Abstract

The polarities of the Cold War impelled many intellectuals on both sides of the Atlantic to take sides either with capitalism or communism. Both Jean-Paul Sartre and John Steinbeck famously attempted to respond to this ideological choice and would differ in their political leanings: Sartre was an outspoken critic of American capitalist hegemony, whereas Steinbeck became an avid opponent of the communist bloc. They nonetheless shared a dedication to engaging with the social issues of their time, becoming arguably the pre-eminent proletarian writers of the period and eventual Nobel Prize winners. Sartre believed Steinbeck to be `the most rebellious, perhaps' of American writers, whilst Steinbeck so admired the French intellectual scene typified by Sartre that he spent nearly a year in Paris writing for Le Figaro.

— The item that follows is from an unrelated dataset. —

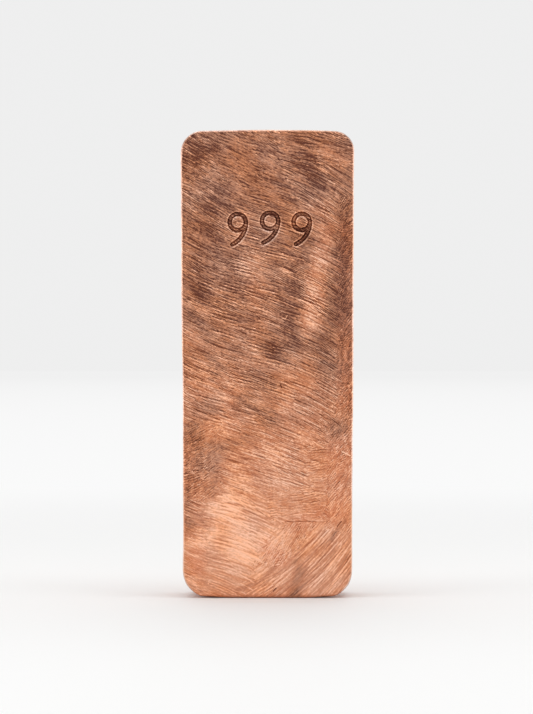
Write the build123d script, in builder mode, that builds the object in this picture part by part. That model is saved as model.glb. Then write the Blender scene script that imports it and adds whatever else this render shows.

Their pivotal promotion of individual freedom may have nudged them towards both ends of the political spectrum respectively; yet their emphasis on the changeability of human existence constantly destabilized any position they approached. In this article I argue for a productive return to their writing in order to underline the alternations both encounter when seeking to put the libertarian ideal of individuality into practice. In their novels L'Âge de raison (1945) and East of Eden (1952), as well as in their journals, we can observe how their mutual emphasis on man's indeterminism as an autonomous subject inevitably dissolves the foundation of any normative political ethos. As such, it is crucial to reiterate that their engagement with the post-war period in fact deeply complicates the drive for totalization and systemization implied in the strict allegiances of the Cold War political terrain.